8. Unsettling insult: One leader to attend was Palestinian Authority Prime Minister Rami Hamdallah, though he devoted some of his time to internal matters, ordering a probe into a government minister who claimed that anti-government protesters were being led by a person who lived in the settlements, ToI’s Adam Rasgon reports.

  • The minister, former Abbas chief of staff Hussein al-Araj, did not say whether this supposed person was an Israeli mole, or a Palestinian who lived in the settlement of Kiryat Arba, but the meaning of his bizarre statement was clear.
  • “He essentially wanted to say the people of Hebron had fallen prey to an Israeli project. What he said was disparaging and belittling,” Mahzouz Shlalda says.

9. Desert landing: Monday is slated to see the opening of the Ramon airport in southern Israel, Israel’s second major international terminal, though it will only partially open at first.

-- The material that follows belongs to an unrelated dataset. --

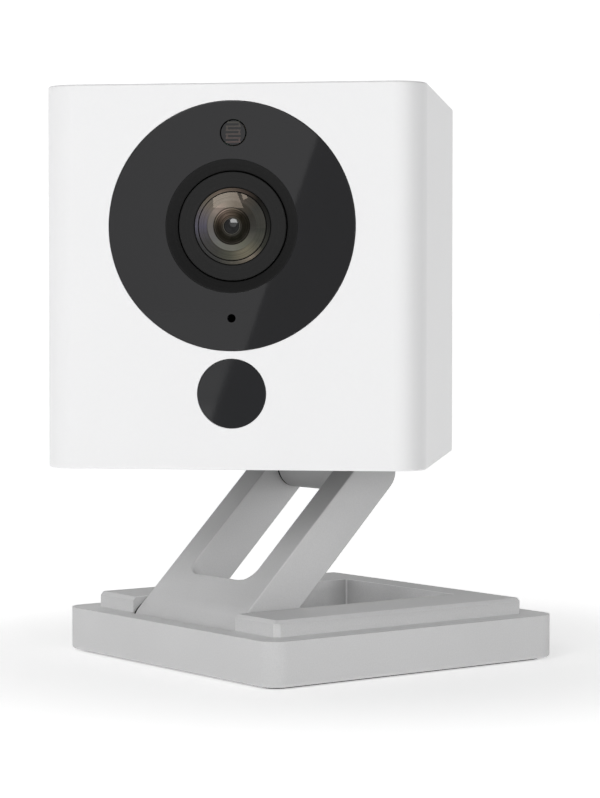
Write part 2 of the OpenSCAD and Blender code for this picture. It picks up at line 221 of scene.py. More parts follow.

  • The airport was already responsible for putting Israel on The New York Times 52 places to see this year list, and it’s being touted as a possible lifesaver for the southern resort city of Eilat.
  • Globes notes that one of the main perks may be the removal of the main airport serving Eilat now, which sits smack dab in the middle of the city on prime real estate: “The land on which the airport currently operates can house hotels with thousands of rooms, together with entertainment complexes and commercial space that will provide Eilat with a catalyst for the town and the tourist services that it currently offers.”
  • The outlet also notes that Egypt and Jordan are likely to benefit, with tourists landing in Israel and then hopping across the border to Petra or Sinai.
  • Nonetheless, Jordan is officially protesting the airport, because it is too close to the border and will violate its airspace, according to Jordan’s al-Mamlaka news outlet.
  • A Jordanian source tells the channel that the airport “does not comply with international standards.”